> _The exercise_
Begin at the first line below and copy each line exactly, ending with the line where "HEART_TONE), np.full(len(points), 1))" appears.
— Start Data block —
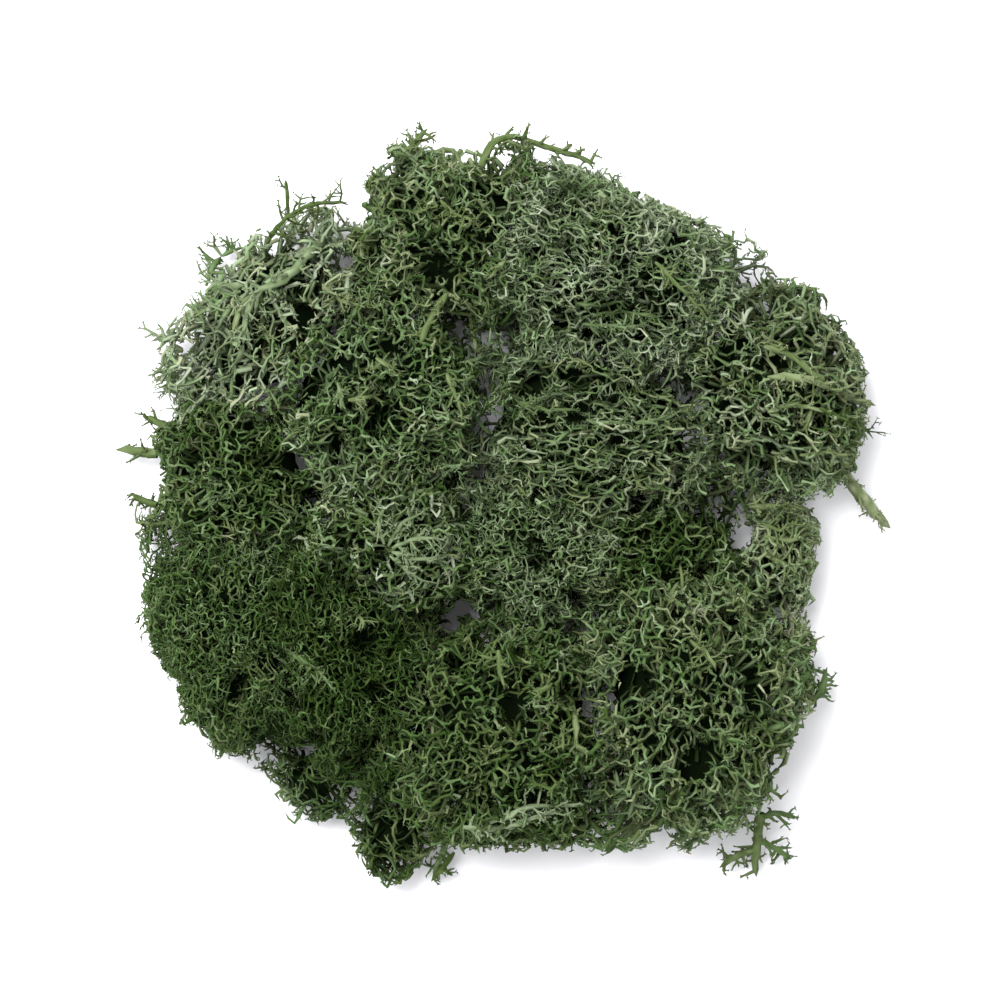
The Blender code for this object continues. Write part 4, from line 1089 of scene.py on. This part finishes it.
def add_shade_heart(sheaf, owner, clump, rng):
    """The dark heart of a tuft, painted shade deep in it: a rough closed ball inside the sprigs."""
    ball = bmesh.new()
    bmesh.ops.create_icosphere(ball, subdivisions=3, radius=1.0)
    points = np.array([vert.co for vert in ball.verts])
    faces = np.array([[vert.index for vert in face.verts] for face in ball.faces])
    ball.free()
    places = heart_places(owner, points)
    tuft = TUFTS[owner]
    centre = np.array([tuft.x, tuft.y, tuft.height * SEAT]) * MM
    rough = HEART_SIZE + rng.uniform(*HEART_ROUGH, len(points))[:, None]
    places = centre + (places - centre) * rough
    for _ in range(12):
        whole, _ = clump.reach(places)
        whole = whole - clump.dips(places, SMALL)
        share = 1.0 + 0.6 * np.clip(HEART_LEVEL - whole, -0.3, 0.0)
        places = centre + (places - centre) * share[:, None]
    places[:, 2] = np.maximum(places[:, 2], 0.0)
    sheaf.add(places, faces, np.full(len(points), HEART_TONE), np.full(len(points), 1))


def make_piece(name, sheaf, clump):
    """The gathered mesh as one object, with its map of tone, depth for painted shade, and hue."""
    points = np.concatenate(sheaf.points)
    points[:, 2] = np.maximum(points[:, 2], 0.0)
    faces = np.concatenate(sheaf.faces)
    tones = np.concatenate(sheaf.tones)
    # Depth sets the painted shade; hearts take the full depth, so they get the darkest painted shade
    depth = np.where(tones > 0.5 * HEART_TONE, clump.depth(points), 1.0)
    tones = np.clip(tones, 0.0, 1.0)
    hues = np.concatenate(sheaf.hues)
    data = bpy.data.meshes.new(name)
    data.vertices.add(len(points))
    data.vertices.foreach_set("co", points.astype(np.float32).ravel())
    data.loops.add(len(faces) * 3)
    data.loops.foreach_set("vertex_index", faces.astype(np.int32).ravel())
    data.polygons.add(len(faces))
    data.polygons.foreach_set("loop_start", np.arange(len(faces), dtype=np.int32) * 3)
    data.polygons.foreach_set("loop_total", np.full(len(faces), 3, dtype=np.int32))
    layer = data.uv_layers.new(name=MAP_NAME)
    up = (hues + 0.04 + 0.90 * depth) / len(TINTS)
    places = np.stack([0.01 + 0.97 * tones, up], axis=1)
    nudge = np.tile(np.array([[0.0, 0.0], [NUDGE, 0.0], [0.0, NUDGE]]), (len(faces), 1))
    layer.data.foreach_set("uv", (places[faces.ravel()] + nudge).astype(np.float32).ravel())
    data.update(calc_edges=True)
    data.validate()
    data.shade_smooth()
    piece = bpy.data.objects.new(name, data)
    bpy.context.scene.collection.objects.link(piece)
    return piece


def ramp(tree, factor, stops, steps=False):
    """A colour ramp over stops, each a place and a colour."""
    node = tree.nodes.new("ShaderNodeValToRGB")
    while len(node.color_ramp.elements) < len(stops):
        node.color_ramp.elements.new(0.5)
    for element, (place, colour) in zip(node.color_ramp.elements, stops):
        element.position = place
        element.color = (*colour, 1.0)
    if steps:
        node.color_ramp.interpolation = "CONSTANT"
    tree.links.new(factor, node.inputs["Fac"])
    return node.outputs["Color"]


def thirds(tree, value):
    """How far a value is along its third of the map."""
    for kind, other in (("MULTIPLY", float(len(TINTS))), ("FRACT", 0.0)):
        node = tree.nodes.new("ShaderNodeMath")
        node.operation = kind
        tree.links.new(value, node.inputs[0])
        node.inputs[1].default_value = other
        value = node.outputs["Value"]
    return value


def mixed(tree, kind, one, other, factor=None):
    """Two colours mixed, by a factor or in full."""
    node = tree.nodes.new("ShaderNodeMix")
    node.data_type = "RGBA"
    node.blend_type = kind
    if factor is None:
        node.inputs["Factor"].default_value = 1.0
    else:
        tree.links.new(factor, node.inputs["Factor"])
    tree.links.new(one, node.inputs["A"])
    tree.links.new(other, node.inputs["B"])
    return node.outputs["Result"]


def noise(tree, place, scale, detail):
    """Fine noise over the piece's own places."""
    node = tree.nodes.new("ShaderNodeTexNoise")
    node.inputs["Scale"].default_value = scale
    node.inputs["Detail"].default_value = detail
    tree.links.new(place, node.inputs["Vector"])
    return node.outputs["Fac"]


def lichen_material():
    """Dry dyed lichen: colour by tone and hue, painted shade by depth, and a dull, finely rough
    surface.
    """
    material = bpy.data.materials.new("lichen")
    material.use_nodes = True
    tree = material.node_tree
    shader = tree.nodes["Principled BSDF"]
    place = tree.nodes.new("ShaderNodeUVMap")
    place.uv_map = MAP_NAME
    parts = tree.nodes.new("ShaderNodeSeparateXYZ")
    tree.links.new(place.outputs["UV"], parts.inputs["Vector"])
    across, up = parts.outputs["X"], parts.outputs["Y"]
    outer = ramp(tree, across, OUTER_COLOURS)
    inner = ramp(tree, across, DEEP_SHADE_COLOURS)
    # Deeper places take the deep colours: painted shade of the clump's recesses
    colour = mixed(tree, "MIX", outer, inner, thirds(tree, up))
    stops = [(number / len(TINTS), tint) for number, tint in enumerate(TINTS)]
    tint = ramp(tree, up, stops, steps=True)
    tree.links.new(mixed(tree, "MULTIPLY", colour, tint), shader.inputs["Base Color"])
    own = tree.nodes.new("ShaderNodeTexCoord").outputs["Object"]
    rough = tree.nodes.new("ShaderNodeMapRange")
    tree.links.new(noise(tree, own, ROUGH_SCALE, 2.0), rough.inputs["Value"])
    rough.inputs["To Min"].default_value, rough.inputs["To Max"].default_value = ROUGHNESS
    tree.links.new(rough.outputs["Result"], shader.inputs["Roughness"])
    bump = tree.nodes.new("ShaderNodeBump")
    bump.inputs["Strength"].default_value = BUMP_STRENGTH
    bump.inputs["Distance"].default_value = BUMP_HEIGHT * MM
    tree.links.new(noise(tree, own, BUMP_SCALE, 1.0), bump.inputs["Height"])
    tree.links.new(bump.outputs["Normal"], shader.inputs["Normal"])
    shader.inputs["Specular IOR Level"].default_value = SHINE
    return material


def make_floor():
    """A plain white surface under the clump."""
    bpy.ops.mesh.primitive_plane_add(size=FLOOR_SIZE, location=(0.0, 0.0, -FLOOR_DROP))
    floor = bpy.context.active_object
    floor.name = "floor"
    material = bpy.data.materials.new("floor_white")
    material.use_nodes = True
    shader = material.node_tree.nodes["Principled BSDF"]
    shader.inputs["Base Color"].default_value = FLOOR_COLOUR
    shader.inputs["Roughness"].default_value = 0.9
    floor.data.materials.append(material)


def make_studio():
    """Soft light from the upper left, a bright room and a camera straight above."""
    scene = bpy.context.scene
    scene.world = bpy.data.worlds.new("room")
    scene.world.use_nodes = True
    background = scene.world.node_tree.nodes["Background"]
    background.inputs["Color"].default_value = ROOM_COLOUR
    background.inputs["Strength"].default_value = ROOM_STRENGTH
    key_data = bpy.data.lights.new("key", "AREA")
    key_data.size = KEY_SIZE
    key_data.energy = KEY_POWER
    key = bpy.data.objects.new("key", key_data)
    key.location = KEY_PLACE
    key.rotation_euler = (-Vector(KEY_PLACE)).to_track_quat("-Z", "Y").to_euler()
    scene.collection.objects.link(key)
    camera_data = bpy.data.cameras.new("camera")
    camera_data.sensor_width = SENSOR
    camera_data.lens = SENSOR * CAMERA_HEIGHT / (FLOOR_WIDTH * MM)
    camera = bpy.data.objects.new("camera", camera_data)
    camera.location = (AXIS[0] * MM, AXIS[1] * MM, CAMERA_HEIGHT)
    scene.collection.objects.link(camera)
    scene.camera = camera
    scene.view_settings.view_transform = "Standard"


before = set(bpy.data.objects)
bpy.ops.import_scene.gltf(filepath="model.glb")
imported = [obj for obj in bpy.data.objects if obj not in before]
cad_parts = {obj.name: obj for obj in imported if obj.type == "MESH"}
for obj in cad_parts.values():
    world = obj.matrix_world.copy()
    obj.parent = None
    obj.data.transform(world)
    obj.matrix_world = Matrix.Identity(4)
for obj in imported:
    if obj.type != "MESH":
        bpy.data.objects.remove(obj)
cad_low, cad_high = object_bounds()
rng = np.random.default_rng(SEED)
clump = Clump(TUFTS, HOLLOWS + small_hollows(rng), (np.array(cad_low), np.array(cad_high)))
sheaves = [Sheaf() for _ in TUFTS]
# Dark hearts, painted shade inside each tuft
for owner, sheaf in enumerate(sheaves):
    add_shade_heart(sheaf, owner, clump, rng)
stems = Shoots.joined([planted(owner, clump, rng) for owner in range(len(TUFTS))])
clothe(sheaves, stems, STEM.sides, rng)
grow(sheaves, stems, clump, rng)
for layer in LAYERS:
    lying = Shoots.joined([layered(owner, layer, clump, rng) for owner in range(len(TUFTS))])
    clothe(sheaves, lying, 3, rng)
    if layer.rate > 0.0:
        clothe_twigs(sheaves, branches(lying, TWIG, clump, rng, layer.rate), clump, rng)
for net in NETS:
    for owner, tuft in enumerate(TUFTS):
        if tuft.height > NETTED_ABOVE:
            netted(sheaves, knots_of(owner, net, clump, rng), net, clump, rng)
for net in VALLEY_NETS:
    netted(sheaves, valley_knots(net, clump, rng), net, clump, rng)
given, rates = given_stems(clump, rng)
clothe(sheaves, given, 7, rng, rough=STEM_ROUGH)
grow(sheaves, given, clump, rng, rates)
lichen = lichen_material()
for tuft, sheaf in zip(TUFTS, sheaves):
    piece = make_piece(tuft.name + "_sprigs", sheaf, clump)
    piece.data.materials.append(lichen)
    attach(piece, "root")
    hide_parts(tuft.name)
make_floor()
make_studio()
— End Data block —
> _Solution below_
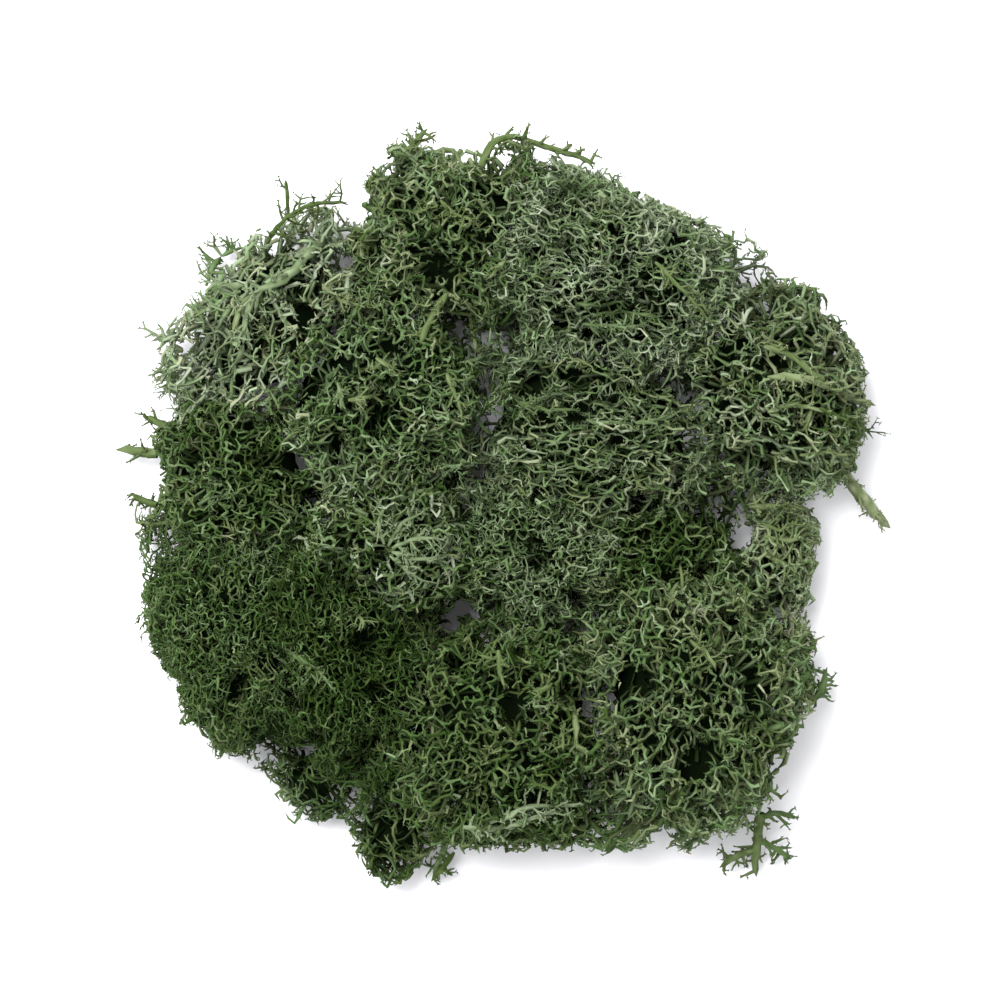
The Blender code for this object continues. Write part 4, from line 1089 of scene.py on. This part finishes it.
def add_shade_heart(sheaf, owner, clump, rng):
    """The dark heart of a tuft, painted shade deep in it: a rough closed ball inside the sprigs."""
    ball = bmesh.new()
    bmesh.ops.create_icosphere(ball, subdivisions=3, radius=1.0)
    points = np.array([vert.co for vert in ball.verts])
    faces = np.array([[vert.index for vert in face.verts] for face in ball.faces])
    ball.free()
    places = heart_places(owner, points)
    tuft = TUFTS[owner]
    centre = np.array([tuft.x, tuft.y, tuft.height * SEAT]) * MM
    rough = HEART_SIZE + rng.uniform(*HEART_ROUGH, len(points))[:, None]
    places = centre + (places - centre) * rough
    for _ in range(12):
        whole, _ = clump.reach(places)
        whole = whole - clump.dips(places, SMALL)
        share = 1.0 + 0.6 * np.clip(HEART_LEVEL - whole, -0.3, 0.0)
        places = centre + (places - centre) * share[:, None]
    places[:, 2] = np.maximum(places[:, 2], 0.0)
    sheaf.add(places, faces, np.full(len(points), HEART_TONE), np.full(len(points), 1))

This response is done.